‘Meet the Researcher’ is a series in which we spotlight different researchers in academia who use NVIDIA technologies to accelerate their work.
This month we spotlight Dr. Emanuel Gull, Associate Professor of Physics at University of Michigan, whose research focuses on the development of theoretical and computational methods for strongly correlated quantum systems.
Gull is the recipient of a Sloan Research Fellow, Ralph E. Powe Junior Faculty Enhancement Award, DOE Early Career Research Award, SCES early career Nevill F. Mott Prize, and APS Outstanding Referee Program.
What are your research areas?
The physics of materials in which many quantum particles strongly interact with each other. These are the systems out of which we build our newest generation of magnets, superconductors, solar cells, and systems for standard approximative methods.
When did you know that you wanted to be a researcher and pursue this field?
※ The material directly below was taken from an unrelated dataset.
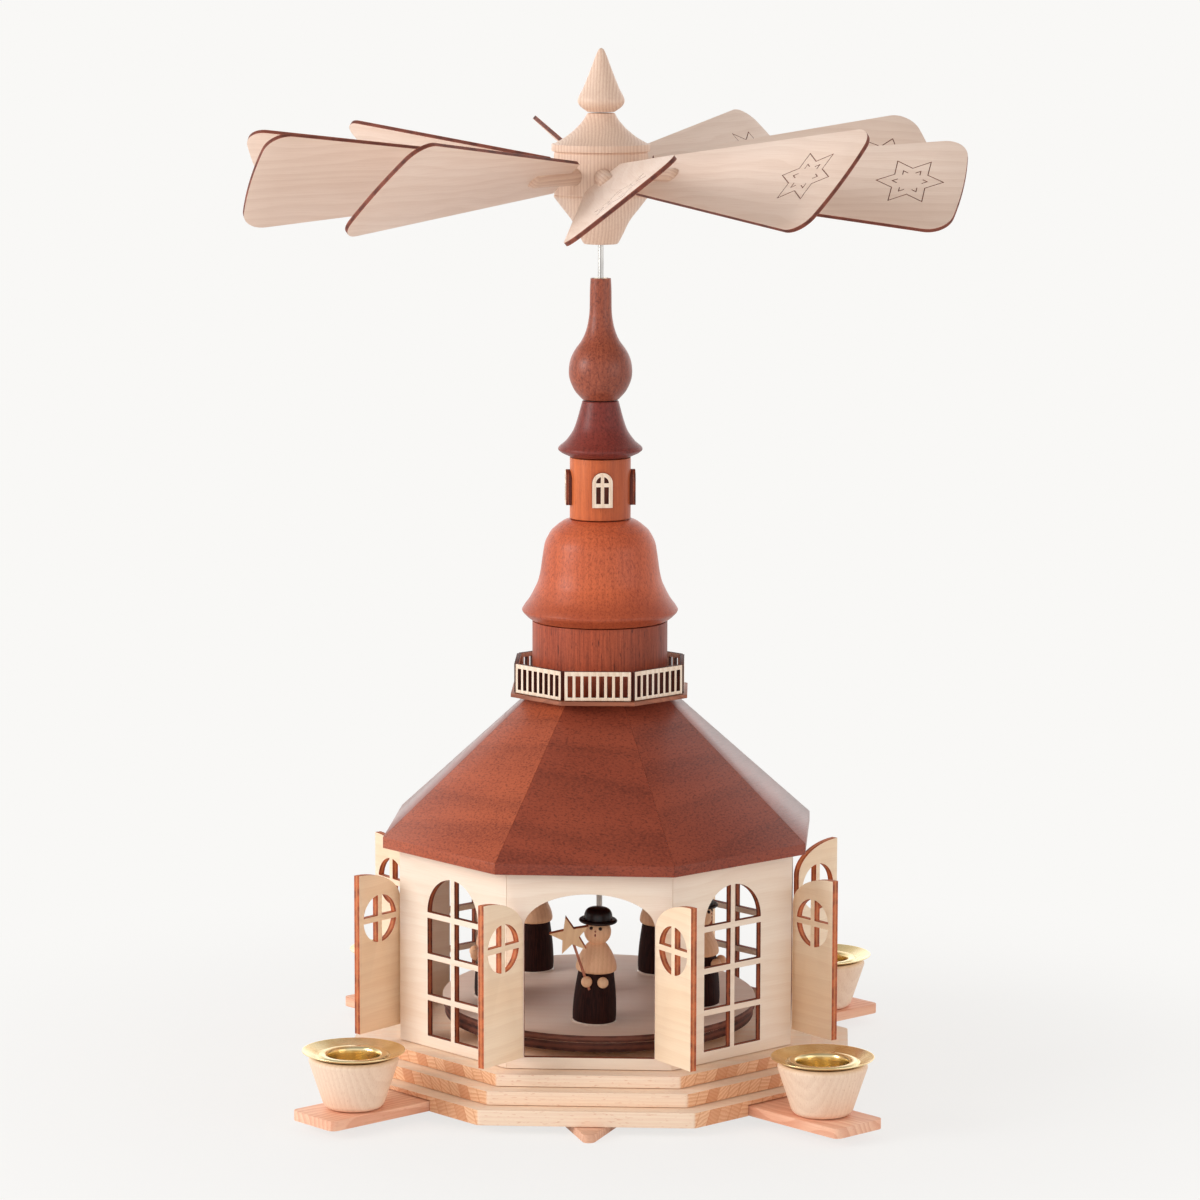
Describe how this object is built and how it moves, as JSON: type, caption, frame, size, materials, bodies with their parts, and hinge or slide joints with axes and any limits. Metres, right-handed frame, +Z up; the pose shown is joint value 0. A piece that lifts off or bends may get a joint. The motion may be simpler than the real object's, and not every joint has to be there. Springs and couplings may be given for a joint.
{
  "type": "christmas pyramid",
  "caption": "Candle-driven wooden Christmas pyramid shaped as an octagonal church with a spire, a fan of pitched blades on top, and a turntable of carol singers seen through open doors",
  "frame": {"origin": "on the surface that the pyramid stands on, in the middle of the resting face, on the shaft's axis", "axes": "+Z up along the shaft; -Y is the front, through the doorway that the picture looks into; +X to its right"},
  "size_m": [0.2466, 0.2486, 0.355],
  "materials": {
    "maple": "fine sanded pale maple plywood, dark laser-cut edges",
    "beech": "turned beech with short fine flecks, bare",
    "light_beech": "turned pale beech, bare",
    "pear_beech": "pinkish planed beech board",
    "beech_shade": "pinkish planed beech board",
    "mahogany": "red-brown mahogany with dark pores, silk varnish",
    "padauk": "orange-red hardwood, silk varnish",
    "gallery_wood": "red-brown thin board",
    "brown_plywood": "dark brown plywood edge",
    "figure_wood": "black-stained skirt and hat, bare wood cape and head",
    "brass": "bright pressed brass",
    "steel": "bright drawn rod"
  },
  "bodies": {
    "house": {"under_plate": "beech_shade", "base_board_lower": "beech", "base_board_middle": "beech", "base_board_upper": "beech", "arm_board_a": "pear_beech", "arm_board_b": "pear_beech", "roof": "mahogany", "gallery_plate": "gallery_wood", "balustrade": "maple", "lower_drum": "mahogany", "bell_dome": "mahogany", "upper_drum": "padauk", "lantern_roof": "mahogany", "spire": "mahogany", "upper_bush": "brass", "lower_bearing": "brass", "doorway_wall_front": "maple", "doorway_wall_right": "maple", "doorway_wall_back": "maple", "doorway_wall_left": "maple", "window_wall_front_right": "maple", "candle_cup_front_right": "light_beech", "candle_pan_front_right": "brass", "window_wall_back_right": "maple", "candle_cup_back_right": "light_beech", "candle_pan_back_right": "brass", "window_wall_back_left": "maple", "candle_cup_back_left": "light_beech", "candle_pan_back_left": "brass", "window_wall_front_left": "maple", "candle_cup_front_left": "light_beech", "candle_pan_front_left": "brass"},
    "rotor": {"shaft": "steel", "hub": "beech", "finial": "beech", "turntable": "maple", "turntable_backing_disc": "brown_plywood", "figure_star_bearer": "figure_wood", "figure_singer_1": "figure_wood", "figure_singer_2": "figure_wood", "figure_singer_3": "figure_wood", "figure_singer_4": "figure_wood"},
    "blade_01": {"blade_01": "maple"},
    "blade_02": {"blade_02": "maple"},
    "blade_03": {"blade_03": "maple"},
    "blade_04": {"blade_04": "maple"},
    "blade_05": {"blade_05": "maple"},
    "blade_06": {"blade_06": "maple"},
    "blade_07": {"blade_07": "maple"},
    "blade_08": {"blade_08": "maple"},
    "blade_09": {"blade_09": "maple"},
    "blade_10": {"blade_10": "maple"},
    "door_leaf_front_right": {"door_leaf_front_right": "maple"},
    "door_leaf_front_left": {"door_leaf_front_left": "maple"},
    "door_leaf_right_right": {"door_leaf_right_right": "maple"},
    "door_leaf_right_left": {"door_leaf_right_left": "maple"},
    "door_leaf_back_right": {"door_leaf_back_right": "maple"},
    "door_leaf_back_left": {"door_leaf_back_left": "maple"},
    "door_leaf_left_right": {"door_leaf_left_right": "maple"},
    "door_leaf_left_left": {"door_leaf_left_left": "maple"}
  },
  "joints": [
    {"name": "rotor_spin", "type": "hinge", "parent": "house", "child": "rotor", "pos_m": [0, 0, 0.303], "axis": [0, 0, 1], "continuous": true},
    {"name": "blade_01_pitch", "type": "hinge", "parent": "rotor", "child": "blade_01", "pos_m": [0.00162, -0.01592, 0.31192], "axis": [0.101, -0.9947, -0.0175], "range_deg": [-28, 44]},
    {"name": "blade_02_pitch", "type": "hinge", "parent": "rotor", "child": "blade_02", "pos_m": [0.01045, -0.01211, 0.31262], "axis": [0.6532, -0.7567, 0.0262], "range_deg": [-28, 44]},
    {"name": "blade_03_pitch", "type": "hinge", "parent": "rotor", "child": "blade_03", "pos_m": [0.01566, -0.00324, 0.31192], "axis": [0.9791, -0.2028, -0.0175], "range_deg": [-28, 44]},
    {"name": "blade_04_pitch", "type": "hinge", "parent": "rotor", "child": "blade_04", "pos_m": [0.01464, 0.00646, 0.31248], "axis": [0.9148, 0.4035, 0.0175], "range_deg": [-28, 44]},
    {"name": "blade_05_pitch", "type": "hinge", "parent": "rotor", "child": "blade_05", "pos_m": [0.00781, 0.01396, 0.31248], "axis": [0.4878, 0.8728, 0.0175], "range_deg": [-28, 44]},
    {"name": "blade_06_pitch", "type": "hinge", "parent": "rotor", "child": "blade_06", "pos_m": [-0.00189, 0.01589, 0.3122], "axis": [-0.1184, 0.993, 0], "range_deg": [-28, 44]},
    {"name": "blade_07_pitch", "type": "hinge", "parent": "rotor", "child": "blade_07", "pos_m": [-0.01087, 0.01174, 0.3122], "axis": [-0.6794, 0.7337, 0], "range_deg": [-28, 44]},
    {"name": "blade_08_pitch", "type": "hinge", "parent": "rotor", "child": "blade_08", "pos_m": [-0.01551, 0.00392, 0.31206], "axis": [-0.9694, 0.2453, -0.0087], "range_deg": [-28, 44]},
    {"name": "blade_09_pitch", "type": "hinge", "parent": "rotor", "child": "blade_09", "pos_m": [-0.01452, -0.00671, 0.3122], "axis": [-0.9078, -0.4195, 0], "range_deg": [-28, 44]},
    {"name": "blade_10_pitch", "type": "hinge", "parent": "rotor", "child": "blade_10", "pos_m": [-0.00853, -0.01354, 0.3122], "axis": [-0.5329, -0.8462, 0], "range_deg": [-28, 44]},
    {"name": "door_leaf_front_right_hinge", "type": "hinge", "parent": "house", "child": "door_leaf_front_right", "pos_m": [0.022, -0.06902, 0.049], "axis": [0, 0, 1], "range_deg": [-126.5, 18.5]},
    {"name": "door_leaf_front_left_hinge", "type": "hinge", "parent": "house", "child": "door_leaf_front_left", "pos_m": [-0.022, -0.06902, 0.049], "axis": [0, 0, -1], "range_deg": [-125, 20]},
    {"name": "door_leaf_right_right_hinge", "type": "hinge", "parent": "house", "child": "door_leaf_right_right", "pos_m": [0.06902, 0.022, 0.049], "axis": [0, 0, 1], "range_deg": [-139.5, 5.5]},
    {"name": "door_leaf_right_left_hinge", "type": "hinge", "parent": "house", "child": "door_leaf_right_left", "pos_m": [0.06902, -0.022, 0.049], "axis": [0, 0, -1], "range_deg": [-139, 6]},
    {"name": "door_leaf_back_right_hinge", "type": "hinge", "parent": "house", "child": "door_leaf_back_right", "pos_m": [-0.022, 0.06902, 0.049], "axis": [0, 0, 1], "range_deg": [-135, 10]},
    {"name": "door_leaf_back_left_hinge", "type": "hinge", "parent": "house", "child": "door_leaf_back_left", "pos_m": [0.022, 0.06902, 0.049], "axis": [0, 0, -1], "range_deg": [-135, 10]},
    {"name": "door_leaf_left_right_hinge", "type": "hinge", "parent": "house", "child": "door_leaf_left_right", "pos_m": [-0.06902, -0.022, 0.049], "axis": [0, 0, 1], "range_deg": [-143, 2]},
    {"name": "door_leaf_left_left_hinge", "type": "hinge", "parent": "house", "child": "door_leaf_left_left", "pos_m": [-0.06902, 0.022, 0.049], "axis": [0, 0, -1], "range_deg": [-142, 3]}
  ]
}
I was always open to having a career in the software/computing side of industry/finance — but, when I had to decide whether to go for a postdoc, the financial crisis hit. Instead, I did a postdoc in the U.S. and managed to get hired into an academic position afterwards.
What motivated you to pursue your recent research area of focus?
‘Quantum’ theory is the reason why many of our recent technological breakthroughs work. After all, NVIDIA chips are just an application of quantum theory. However, taking just theory and predicting and improving material properties without further input is incredibly difficult, even though we believe we understand the theory very well. I have always been fascinated by the challenge of combining computers and theoretical methods to bring calculations closer to reality. This started with an internship I did at a high performance computer center back when I was a high school student.
What problems or challenges does your research address?
While we know the equations that govern the physics of systems with many interacting quantum particles well, they are impossibly difficult to solve. This is why we need to find approximations that are both numerically tractable and accurate. My research spans the entire gamut from theoretical derivations, to implementation of new algorithms, to HPC, to comparisons with experiments. All of my research aims to make quantum theories more predictive and more accurate.
What challenges did you face during the research process, and how did you overcome them?
Time management is probably the most crucial. It’s easy to have many ideas, but testing them, improving upon them, and revising them takes time. In research, you’re constantly juggling finding resources, training people, having and revising ideas, publishing, going to conferences, etc. Finding quiet intervals to work deeply on a problem is essential, but difficult. I don’t believe I’ve overcome that limitation.
What is the impact of your work on the field/community/world?
Stronger magnets, higher temperature superconductors, and better materials for sensors and chips.
How have you used NVIDIA technology either in your current or previous research?
Yes! In fact, our home-written ab-initio simulation toolkit uses NVIDIA codes to simulate the physics of real materials and their excitations. Most of our calculations would be either impossible or borderline without the NVIDIA fast and double-precision arithmetics on the V100 and A100. Our codes run at just about 50% of theoretical peak flop, and are parallelized with streams within each GPU and with MPI between different GPUs and nodes.
What research breakthroughs or interesting results can you share?
We did, and we’re just now writing a paper on a new high-temperature superconductor.
What’s next for your research?
We’re currently doing a big push for driving systems out of equilibrium. We’re exciting them with a laser, ‘quenching’ them with a short current pulse, or probing them in other nonequilibrium conditions. The nonequilibrium physics of quantum materials is very different from the equilibrium conditions, and many exciting new phenomena appear. Besides, most sensors work out of equilibrium. How to generalize our computational toolkit to these situations is currently an open question that we’re working on.
Any advice for new researchers, especially to those who are inspired and motivated by your work?
Ask the big questions. Why is this interesting? Why will it work or how will it not work? What have we learned if it does work? But, don’t lose sight of the small details. Pounce at the details that don’t quite make sense, that’s where there’s something that needs to be understood. When something turns into a dead end, learn to let it go (even if you’ve invested a lot of resources into it).
Also, know the established ways of thinking about a problem, but question them always. Know the limitations of your tools and theories, and invest in your toolkit. New tools (computer codes, theoretical methods, experimental setups) lead to new discoveries, so make sure you have the best ones available for your application.